● **What you are asked to do**:
Look for the word "json" in the entries below, then copy every line that has it.
━━━ Materials provided ━━━
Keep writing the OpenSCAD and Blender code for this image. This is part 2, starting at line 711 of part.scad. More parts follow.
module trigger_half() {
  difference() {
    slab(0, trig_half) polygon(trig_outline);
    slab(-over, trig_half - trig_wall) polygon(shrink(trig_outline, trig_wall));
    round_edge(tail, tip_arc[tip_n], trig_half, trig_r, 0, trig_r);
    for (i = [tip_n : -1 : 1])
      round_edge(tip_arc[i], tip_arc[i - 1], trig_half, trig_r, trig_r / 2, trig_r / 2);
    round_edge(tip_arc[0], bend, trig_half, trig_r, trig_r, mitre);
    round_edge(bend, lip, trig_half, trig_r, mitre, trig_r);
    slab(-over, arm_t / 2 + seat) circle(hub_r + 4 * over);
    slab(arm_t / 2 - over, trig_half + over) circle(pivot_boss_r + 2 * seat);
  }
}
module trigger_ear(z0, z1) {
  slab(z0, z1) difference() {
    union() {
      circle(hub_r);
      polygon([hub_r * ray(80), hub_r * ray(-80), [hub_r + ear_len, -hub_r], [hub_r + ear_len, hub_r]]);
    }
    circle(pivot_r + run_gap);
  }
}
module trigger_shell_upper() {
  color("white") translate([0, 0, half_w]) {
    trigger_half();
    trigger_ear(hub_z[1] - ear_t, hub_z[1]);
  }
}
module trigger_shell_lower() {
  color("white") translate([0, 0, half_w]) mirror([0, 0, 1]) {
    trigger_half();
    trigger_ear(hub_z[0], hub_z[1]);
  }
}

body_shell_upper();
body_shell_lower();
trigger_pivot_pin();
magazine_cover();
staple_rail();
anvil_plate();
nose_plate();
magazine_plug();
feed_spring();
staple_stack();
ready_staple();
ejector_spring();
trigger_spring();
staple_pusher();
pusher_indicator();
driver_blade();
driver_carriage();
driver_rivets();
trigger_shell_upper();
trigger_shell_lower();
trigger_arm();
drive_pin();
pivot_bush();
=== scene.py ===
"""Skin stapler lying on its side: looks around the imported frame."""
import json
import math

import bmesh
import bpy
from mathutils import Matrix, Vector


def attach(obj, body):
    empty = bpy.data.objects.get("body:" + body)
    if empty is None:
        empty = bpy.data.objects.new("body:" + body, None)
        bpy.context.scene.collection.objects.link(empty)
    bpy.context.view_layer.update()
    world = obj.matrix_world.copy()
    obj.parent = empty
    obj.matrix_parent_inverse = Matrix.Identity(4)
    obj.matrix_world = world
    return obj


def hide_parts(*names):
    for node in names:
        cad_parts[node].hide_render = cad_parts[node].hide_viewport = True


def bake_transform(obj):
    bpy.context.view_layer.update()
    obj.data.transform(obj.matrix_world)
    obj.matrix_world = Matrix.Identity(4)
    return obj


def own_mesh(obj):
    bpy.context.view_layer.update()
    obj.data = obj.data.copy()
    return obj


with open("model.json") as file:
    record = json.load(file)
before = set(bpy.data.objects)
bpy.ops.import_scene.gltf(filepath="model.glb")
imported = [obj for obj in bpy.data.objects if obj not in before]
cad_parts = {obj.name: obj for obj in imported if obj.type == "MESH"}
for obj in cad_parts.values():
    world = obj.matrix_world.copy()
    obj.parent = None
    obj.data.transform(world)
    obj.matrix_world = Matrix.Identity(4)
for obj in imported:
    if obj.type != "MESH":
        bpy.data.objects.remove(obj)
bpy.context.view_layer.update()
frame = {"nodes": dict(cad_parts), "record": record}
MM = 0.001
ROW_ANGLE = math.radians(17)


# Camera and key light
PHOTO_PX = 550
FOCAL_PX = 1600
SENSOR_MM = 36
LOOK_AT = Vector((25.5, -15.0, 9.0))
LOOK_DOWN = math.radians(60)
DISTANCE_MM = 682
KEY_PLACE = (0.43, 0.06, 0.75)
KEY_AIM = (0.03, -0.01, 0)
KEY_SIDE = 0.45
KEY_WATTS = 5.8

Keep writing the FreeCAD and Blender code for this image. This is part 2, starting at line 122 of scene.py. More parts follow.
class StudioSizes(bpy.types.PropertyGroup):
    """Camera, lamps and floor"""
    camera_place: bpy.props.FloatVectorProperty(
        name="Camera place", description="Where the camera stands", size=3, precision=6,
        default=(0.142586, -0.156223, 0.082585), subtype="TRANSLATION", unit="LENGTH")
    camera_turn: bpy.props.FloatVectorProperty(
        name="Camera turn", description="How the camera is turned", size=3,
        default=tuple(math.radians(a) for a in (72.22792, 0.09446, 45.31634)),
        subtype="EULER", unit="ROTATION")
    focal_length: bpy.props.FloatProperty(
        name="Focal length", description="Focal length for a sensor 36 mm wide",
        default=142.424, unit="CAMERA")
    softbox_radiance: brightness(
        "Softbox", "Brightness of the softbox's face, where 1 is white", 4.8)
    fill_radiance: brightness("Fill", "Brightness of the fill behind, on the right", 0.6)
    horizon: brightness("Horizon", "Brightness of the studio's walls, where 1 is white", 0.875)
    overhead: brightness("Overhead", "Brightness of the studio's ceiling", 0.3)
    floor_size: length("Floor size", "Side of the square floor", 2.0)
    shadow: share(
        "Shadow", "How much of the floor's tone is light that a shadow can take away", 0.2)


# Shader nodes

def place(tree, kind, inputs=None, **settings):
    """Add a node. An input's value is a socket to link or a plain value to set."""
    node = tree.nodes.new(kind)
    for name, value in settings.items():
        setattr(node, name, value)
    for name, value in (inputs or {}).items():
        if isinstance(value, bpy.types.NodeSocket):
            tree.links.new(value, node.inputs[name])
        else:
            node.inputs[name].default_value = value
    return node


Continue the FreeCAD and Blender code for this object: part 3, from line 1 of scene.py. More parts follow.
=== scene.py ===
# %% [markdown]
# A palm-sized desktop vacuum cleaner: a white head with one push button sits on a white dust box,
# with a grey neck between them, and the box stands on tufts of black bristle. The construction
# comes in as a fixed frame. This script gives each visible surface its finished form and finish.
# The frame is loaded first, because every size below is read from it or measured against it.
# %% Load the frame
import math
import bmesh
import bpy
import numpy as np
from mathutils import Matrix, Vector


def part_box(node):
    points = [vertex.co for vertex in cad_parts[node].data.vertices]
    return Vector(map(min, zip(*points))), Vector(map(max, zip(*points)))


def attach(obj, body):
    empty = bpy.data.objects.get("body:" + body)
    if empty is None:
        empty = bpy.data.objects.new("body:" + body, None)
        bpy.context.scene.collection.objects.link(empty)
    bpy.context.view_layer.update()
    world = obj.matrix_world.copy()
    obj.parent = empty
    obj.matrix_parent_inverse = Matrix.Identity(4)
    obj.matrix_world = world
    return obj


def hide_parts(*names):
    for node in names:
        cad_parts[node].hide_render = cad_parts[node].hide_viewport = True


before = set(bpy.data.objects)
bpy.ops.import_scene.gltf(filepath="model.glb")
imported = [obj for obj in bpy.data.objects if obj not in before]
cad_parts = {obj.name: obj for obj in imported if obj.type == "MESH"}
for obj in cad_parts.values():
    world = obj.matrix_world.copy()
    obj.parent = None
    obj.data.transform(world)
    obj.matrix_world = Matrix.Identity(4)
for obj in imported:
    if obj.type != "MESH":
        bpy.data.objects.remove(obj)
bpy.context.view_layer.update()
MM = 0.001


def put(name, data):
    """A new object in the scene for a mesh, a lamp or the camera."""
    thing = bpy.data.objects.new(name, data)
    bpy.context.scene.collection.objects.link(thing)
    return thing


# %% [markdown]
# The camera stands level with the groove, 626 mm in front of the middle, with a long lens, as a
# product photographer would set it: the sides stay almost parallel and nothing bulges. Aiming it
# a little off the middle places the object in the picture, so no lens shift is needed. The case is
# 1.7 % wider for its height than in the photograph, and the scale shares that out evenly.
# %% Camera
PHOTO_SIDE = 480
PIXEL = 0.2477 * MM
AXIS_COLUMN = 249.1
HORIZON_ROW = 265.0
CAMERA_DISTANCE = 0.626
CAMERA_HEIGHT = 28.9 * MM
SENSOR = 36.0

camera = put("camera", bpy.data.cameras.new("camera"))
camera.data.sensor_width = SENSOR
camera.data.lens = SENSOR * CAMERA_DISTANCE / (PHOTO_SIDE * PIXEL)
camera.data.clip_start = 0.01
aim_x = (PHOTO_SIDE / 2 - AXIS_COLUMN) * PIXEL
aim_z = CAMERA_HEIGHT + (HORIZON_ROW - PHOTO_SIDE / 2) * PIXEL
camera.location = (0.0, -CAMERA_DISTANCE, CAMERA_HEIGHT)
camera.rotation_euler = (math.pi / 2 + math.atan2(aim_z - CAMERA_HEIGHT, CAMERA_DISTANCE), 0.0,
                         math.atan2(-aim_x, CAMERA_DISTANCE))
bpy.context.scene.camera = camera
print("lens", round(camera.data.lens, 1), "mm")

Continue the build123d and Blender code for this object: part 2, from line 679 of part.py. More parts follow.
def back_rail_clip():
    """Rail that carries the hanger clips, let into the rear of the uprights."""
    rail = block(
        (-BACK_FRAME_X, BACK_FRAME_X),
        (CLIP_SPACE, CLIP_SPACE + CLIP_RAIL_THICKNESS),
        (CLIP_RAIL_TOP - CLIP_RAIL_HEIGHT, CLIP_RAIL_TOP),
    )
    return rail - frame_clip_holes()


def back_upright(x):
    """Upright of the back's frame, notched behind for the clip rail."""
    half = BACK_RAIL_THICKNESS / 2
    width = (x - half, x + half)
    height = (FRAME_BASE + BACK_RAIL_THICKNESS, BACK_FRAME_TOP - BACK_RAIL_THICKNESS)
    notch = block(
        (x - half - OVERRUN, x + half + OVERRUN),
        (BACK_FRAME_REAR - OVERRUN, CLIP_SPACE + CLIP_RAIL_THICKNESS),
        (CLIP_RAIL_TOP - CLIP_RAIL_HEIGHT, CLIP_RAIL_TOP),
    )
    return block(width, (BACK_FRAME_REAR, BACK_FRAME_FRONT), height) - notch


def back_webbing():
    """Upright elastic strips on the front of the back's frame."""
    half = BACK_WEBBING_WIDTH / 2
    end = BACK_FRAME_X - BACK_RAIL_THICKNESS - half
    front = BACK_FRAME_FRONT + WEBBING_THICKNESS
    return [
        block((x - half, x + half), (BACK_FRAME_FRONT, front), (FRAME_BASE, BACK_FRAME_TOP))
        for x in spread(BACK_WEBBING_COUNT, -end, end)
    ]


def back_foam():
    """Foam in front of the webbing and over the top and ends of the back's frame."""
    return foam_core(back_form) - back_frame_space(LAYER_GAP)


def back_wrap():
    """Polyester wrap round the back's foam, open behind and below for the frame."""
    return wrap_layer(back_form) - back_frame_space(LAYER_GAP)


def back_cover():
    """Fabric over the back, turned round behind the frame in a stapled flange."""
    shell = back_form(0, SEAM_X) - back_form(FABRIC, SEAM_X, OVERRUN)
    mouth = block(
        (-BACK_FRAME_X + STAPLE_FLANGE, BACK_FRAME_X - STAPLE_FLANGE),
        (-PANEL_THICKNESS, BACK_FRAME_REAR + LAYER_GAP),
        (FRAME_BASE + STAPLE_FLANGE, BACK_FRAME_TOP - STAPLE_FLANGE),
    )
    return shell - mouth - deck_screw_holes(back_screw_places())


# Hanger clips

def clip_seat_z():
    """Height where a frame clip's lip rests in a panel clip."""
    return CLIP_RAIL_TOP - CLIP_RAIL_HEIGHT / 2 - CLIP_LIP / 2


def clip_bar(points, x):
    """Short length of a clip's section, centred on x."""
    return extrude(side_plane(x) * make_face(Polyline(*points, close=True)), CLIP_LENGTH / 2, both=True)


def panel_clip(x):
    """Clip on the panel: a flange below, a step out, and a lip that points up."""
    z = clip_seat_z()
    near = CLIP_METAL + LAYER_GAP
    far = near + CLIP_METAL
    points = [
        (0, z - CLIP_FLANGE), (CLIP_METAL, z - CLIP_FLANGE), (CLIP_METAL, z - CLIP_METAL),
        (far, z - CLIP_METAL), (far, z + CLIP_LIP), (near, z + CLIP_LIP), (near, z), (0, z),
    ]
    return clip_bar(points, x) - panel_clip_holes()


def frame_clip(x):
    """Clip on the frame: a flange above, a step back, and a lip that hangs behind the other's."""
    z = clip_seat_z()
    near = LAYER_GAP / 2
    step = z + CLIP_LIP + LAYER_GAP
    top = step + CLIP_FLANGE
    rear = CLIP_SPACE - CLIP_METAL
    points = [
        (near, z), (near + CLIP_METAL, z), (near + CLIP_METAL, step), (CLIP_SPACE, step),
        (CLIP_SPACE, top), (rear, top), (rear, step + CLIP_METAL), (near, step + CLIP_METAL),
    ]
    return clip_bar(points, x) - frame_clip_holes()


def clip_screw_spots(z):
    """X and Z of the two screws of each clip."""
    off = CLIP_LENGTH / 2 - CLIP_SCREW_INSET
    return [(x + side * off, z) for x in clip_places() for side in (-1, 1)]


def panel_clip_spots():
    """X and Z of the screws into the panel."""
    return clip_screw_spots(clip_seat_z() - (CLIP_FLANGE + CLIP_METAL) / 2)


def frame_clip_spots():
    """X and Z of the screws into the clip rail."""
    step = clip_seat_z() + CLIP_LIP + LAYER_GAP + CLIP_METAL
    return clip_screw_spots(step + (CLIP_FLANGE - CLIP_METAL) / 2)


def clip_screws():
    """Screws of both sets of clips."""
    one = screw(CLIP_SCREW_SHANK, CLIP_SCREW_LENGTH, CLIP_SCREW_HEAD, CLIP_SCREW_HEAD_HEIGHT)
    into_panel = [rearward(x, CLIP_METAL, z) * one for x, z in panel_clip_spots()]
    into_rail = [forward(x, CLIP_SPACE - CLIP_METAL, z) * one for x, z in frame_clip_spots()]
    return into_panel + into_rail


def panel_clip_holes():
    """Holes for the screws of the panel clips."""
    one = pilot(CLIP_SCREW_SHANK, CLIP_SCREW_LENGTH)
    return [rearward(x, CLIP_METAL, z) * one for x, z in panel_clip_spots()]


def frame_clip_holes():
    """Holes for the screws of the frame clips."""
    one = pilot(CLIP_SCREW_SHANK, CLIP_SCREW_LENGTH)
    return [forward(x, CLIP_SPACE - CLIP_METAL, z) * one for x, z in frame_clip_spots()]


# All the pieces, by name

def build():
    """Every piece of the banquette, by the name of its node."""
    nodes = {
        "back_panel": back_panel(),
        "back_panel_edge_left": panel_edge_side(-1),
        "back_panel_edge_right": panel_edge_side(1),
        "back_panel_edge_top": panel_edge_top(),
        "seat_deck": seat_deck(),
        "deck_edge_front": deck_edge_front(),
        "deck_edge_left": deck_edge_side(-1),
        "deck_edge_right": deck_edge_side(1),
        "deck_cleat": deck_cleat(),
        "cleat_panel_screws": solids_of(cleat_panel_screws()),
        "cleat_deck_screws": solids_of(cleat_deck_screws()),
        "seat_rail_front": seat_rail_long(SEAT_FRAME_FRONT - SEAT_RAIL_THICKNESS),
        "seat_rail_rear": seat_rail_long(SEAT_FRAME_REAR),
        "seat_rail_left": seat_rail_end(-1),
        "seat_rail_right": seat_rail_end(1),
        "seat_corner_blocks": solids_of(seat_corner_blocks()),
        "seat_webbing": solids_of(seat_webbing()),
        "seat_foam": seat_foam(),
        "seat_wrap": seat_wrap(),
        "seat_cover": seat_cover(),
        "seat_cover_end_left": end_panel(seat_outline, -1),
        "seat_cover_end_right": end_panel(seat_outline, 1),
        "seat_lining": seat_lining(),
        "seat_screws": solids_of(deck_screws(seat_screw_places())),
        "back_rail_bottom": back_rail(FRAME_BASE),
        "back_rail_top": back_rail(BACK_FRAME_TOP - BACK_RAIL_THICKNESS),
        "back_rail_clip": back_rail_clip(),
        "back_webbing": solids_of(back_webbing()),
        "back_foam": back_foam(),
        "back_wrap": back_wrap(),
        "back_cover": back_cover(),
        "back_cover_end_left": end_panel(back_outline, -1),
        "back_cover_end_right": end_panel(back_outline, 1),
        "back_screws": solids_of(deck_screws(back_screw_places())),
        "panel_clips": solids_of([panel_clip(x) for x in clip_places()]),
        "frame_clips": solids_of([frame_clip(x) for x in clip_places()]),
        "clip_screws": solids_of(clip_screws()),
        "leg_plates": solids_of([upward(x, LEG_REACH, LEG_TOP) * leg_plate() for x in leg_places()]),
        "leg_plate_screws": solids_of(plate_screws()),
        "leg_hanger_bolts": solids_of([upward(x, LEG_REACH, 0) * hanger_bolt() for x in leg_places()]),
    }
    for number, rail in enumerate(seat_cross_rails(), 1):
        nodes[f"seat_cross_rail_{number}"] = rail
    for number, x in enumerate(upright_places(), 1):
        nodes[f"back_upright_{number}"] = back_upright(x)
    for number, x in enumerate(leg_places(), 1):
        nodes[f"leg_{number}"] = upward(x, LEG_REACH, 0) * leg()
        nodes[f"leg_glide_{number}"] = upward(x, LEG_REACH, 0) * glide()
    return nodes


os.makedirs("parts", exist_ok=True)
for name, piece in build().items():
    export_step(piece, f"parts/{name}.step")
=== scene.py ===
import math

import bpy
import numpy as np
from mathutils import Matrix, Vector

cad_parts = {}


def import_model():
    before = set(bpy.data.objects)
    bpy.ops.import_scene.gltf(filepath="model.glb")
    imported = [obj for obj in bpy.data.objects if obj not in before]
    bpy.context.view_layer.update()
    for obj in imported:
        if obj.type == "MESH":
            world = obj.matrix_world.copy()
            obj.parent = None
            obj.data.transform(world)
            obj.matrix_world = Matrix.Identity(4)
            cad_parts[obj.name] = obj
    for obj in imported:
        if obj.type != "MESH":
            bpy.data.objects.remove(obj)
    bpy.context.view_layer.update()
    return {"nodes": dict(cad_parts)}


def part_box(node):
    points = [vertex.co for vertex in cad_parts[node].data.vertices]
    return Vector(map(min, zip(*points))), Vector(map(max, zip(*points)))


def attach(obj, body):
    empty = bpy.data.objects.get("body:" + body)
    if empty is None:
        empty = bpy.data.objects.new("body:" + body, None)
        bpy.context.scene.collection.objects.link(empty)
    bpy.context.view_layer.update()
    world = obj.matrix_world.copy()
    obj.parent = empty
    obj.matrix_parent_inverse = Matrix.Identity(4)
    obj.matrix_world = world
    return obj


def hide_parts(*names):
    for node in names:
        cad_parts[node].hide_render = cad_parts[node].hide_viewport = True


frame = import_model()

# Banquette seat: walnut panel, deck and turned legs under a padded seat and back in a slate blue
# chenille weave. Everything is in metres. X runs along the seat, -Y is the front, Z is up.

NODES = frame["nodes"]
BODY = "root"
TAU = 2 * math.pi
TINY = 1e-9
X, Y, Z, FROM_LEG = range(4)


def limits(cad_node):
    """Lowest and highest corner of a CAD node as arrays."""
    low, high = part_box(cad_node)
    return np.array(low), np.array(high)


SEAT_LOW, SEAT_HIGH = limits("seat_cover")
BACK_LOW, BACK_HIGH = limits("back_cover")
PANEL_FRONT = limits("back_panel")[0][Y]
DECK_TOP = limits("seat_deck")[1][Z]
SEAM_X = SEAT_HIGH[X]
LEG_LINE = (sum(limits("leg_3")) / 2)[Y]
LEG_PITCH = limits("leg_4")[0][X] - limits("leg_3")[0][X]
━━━
● **Complete response**:
import json
with open("model.json") as file:
    record = json.load(file)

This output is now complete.